Humans and ecosystems struggle to cope with extreme weather and climate conditions. The articles in this collection examine a range of weather and climate phenomena that are extreme either in their rarity, intensity, or both. Such research aims to help societies better anticipate and manage the challenges of the most impactful future weather and climate events, be they weeks or decades from now.

Scientific interest in weather and climate extremes has exploded in recent years. Extreme events such as hurricanes, heatwaves, and drought have always had disproportionate impacts compared to those of “everyday” weather. Now, however, scientists increasingly have more to say about expected changes in the frequency and intensity of such extremes. First, there is a growing understanding of how weather and climate extremes may change under anthropogenic warming. Second, there is a new and emerging ability to predict the likelihood of extreme weather over the next few weeks or month—the subseasonal-to-seasonal (S2S) time range. Interest in S2S forecasts, especially of extremes, has been the impetus for several national and international research programs as described by Mariotti and her colleagues.1 Using a new forecast database from one of those programs, Vitart and Robertson2 found compelling evidence that, even with current methodologies, heatwaves and tropical cyclone activity could be predicted weeks in advance.

S2S prediction of extremes also raises new questions, including how best to evaluate the quality of such forecasts. Ford and coauthors3 proposed a seamless method for assessing the quality extreme heat forecasts from days to weeks ahead. This approach identified problems with currently available forecast models and possible strategies for their improvement.

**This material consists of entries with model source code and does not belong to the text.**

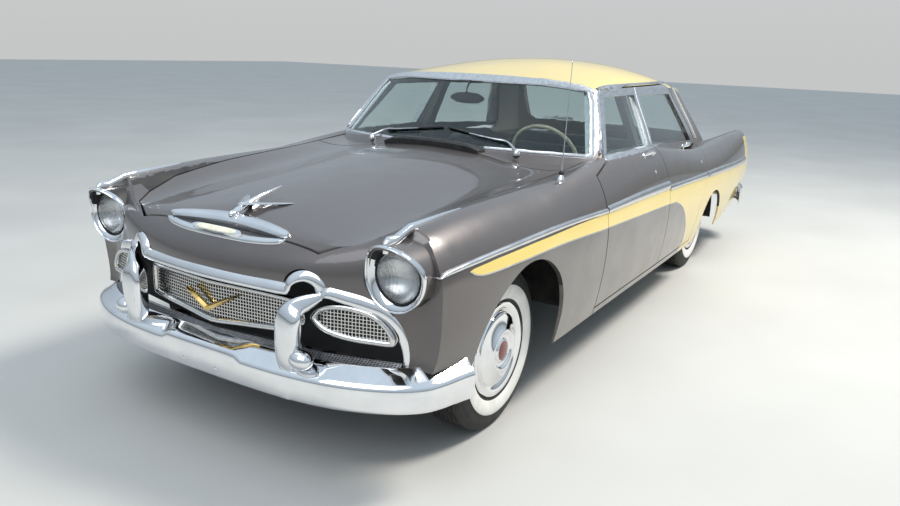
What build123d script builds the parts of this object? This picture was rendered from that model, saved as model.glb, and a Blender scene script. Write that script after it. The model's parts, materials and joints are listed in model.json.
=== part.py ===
from build123d import *
import os
from math import cos, radians, sin

# A large four-door saloon of the mid 1950s, as an assembly of separate panels and running gear.
# Millimetres. +X is forward, +Y is the car's left, +Z is up. The origin is on the ground, midway
# between the ends and the sides. Most pieces are drawn once for the left side and mirrored for
# the right.

# Overall sizes
WHEELBASE = 3200
FRONT_OVERHANG = 870
REAR_OVERHANG = 1530
HALF_WIDTH = 995
SILL_Z = 290

LENGTH = FRONT_OVERHANG + WHEELBASE + REAR_OVERHANG
NOSE_X = LENGTH / 2
TAIL_X = -LENGTH / 2
FRONT_AXLE_X = NOSE_X - FRONT_OVERHANG
REAR_AXLE_X = TAIL_X + REAR_OVERHANG

# Running gear
TYRE_RADIUS = 358
TYRE_WIDTH = 200
RIM_RADIUS = 190
RIM_WIDTH = 150
FRONT_TRACK = 1530
REAR_TRACK = 1510
SPINDLE_RADIUS = 25
RUNNING_CLEARANCE = 0.05
HUB_RADIUS = 62
KINGPIN_IN = 85
STEER_DEG = 30

# Wall thicknesses and gaps
PANEL = 22
DOOR_WALL = 90
FRAME_WALL = 40
GLASS = 6
GLASS_DEPTH = 14
MOVING_GAP = 8
SEAM = 0.6
SEAT_GAP = 0.3

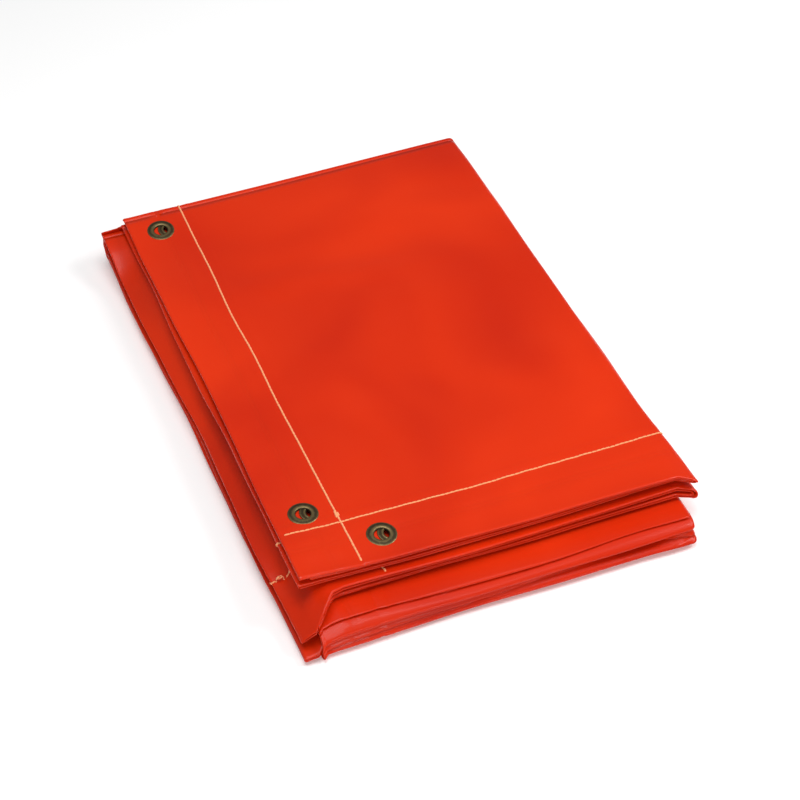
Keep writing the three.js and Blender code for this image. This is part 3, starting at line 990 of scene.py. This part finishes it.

Extreme rainfall along the west coast of North America is often associated with “atmospheric rivers” (ARs), which transport large amounts of moisture. Mundhenk and coauthors4 report on the relationship between AR activity and the Madden-Julian Oscillation (MJO), which is known to be predictable several weeks in advance. This finding provides a scientific basis and method for skillful, subseasonal forecasts of AR activity and extreme rainfall. However, a warmer climate may lead to enhanced moisture transport by ARs. Lu and coauthors5 examined climate projections and found that longer and more frequent landfalling ARs in the future would increase hydrological extremes over the northeastern Pacific and western United States by the end of the 21st century.

In other areas of the world, tropical cyclones are responsible for the most extreme rainfall events, and a warming climate is expected to increase rainfall rates.6 Kossin7 found that tropical cyclone translation speed has decreased globally by 10% since the middle of the twentieth century, and that this slowdown is likely to have led to increases in rainfall totals tropical cyclones, such as the unprecedented rainfall totals associated with Hurricane Harvey over Texas in 2017.

In addition to impacts on rainfall and tropical cyclones, warming oceans also impact ecosystems. Frölicher and colleagues8 studied historical and simulated marine heatwaves (MHWs), finding that MHWs have already become more frequent, intense, and longer-lasting in the past few decades. This trend is expected to accelerate with further global warming, leading to adverse, and possibly irreversible, impacts on marine organisms and ecosystems.

Climate extremes have impacts in the soil as well as the oceans. Basto and coauthors9 examined the natural soil seed bank where dormant seed are stored underground. Extended periods of drought had detrimental effects on grassland species above ground, but several species disappeared altogether from the underground seed bank after multiple years of drought.

Tornadoes are not rare in the United States, more than 1000 are reported each year, but they can cause loss of life and intense damage. Trapp and Hoogewind10 find a new and unexpected robust statistical relation between tornado activity and Arctic sea ice extent (SIE) during boreal summer, with decreases in SIE being correlated with decreases in tornado activity. These findings are unexpected and contrast with studies that associate increases in extreme weather with declining SIE.11 While the number of tornadoes reported in the United States has been fairly steady, Gensini and Brooks12 find that where those tornadoes occur is changing, which has important implications for managing risk.

Weather and climate extremes pose scientific challenges as well as societal ones. Much of the recent progress can be traced back to improvements modeling and simulation. Extremes such as heavy rainfall depend on physical processes that occur on short time scales and small spatial scales. Increased computational power has allowed higher time and space resolution that provide more realistic depictions of extremes for numerical weather prediction and climate change projections. Nonetheless, uncertainties remain, especially at regional scales, as to how a changing climate will change the frequency and intensity of extremes, and continued efforts are needed to better understand the wide range of time and space scales that are involved in weather and climate extremes.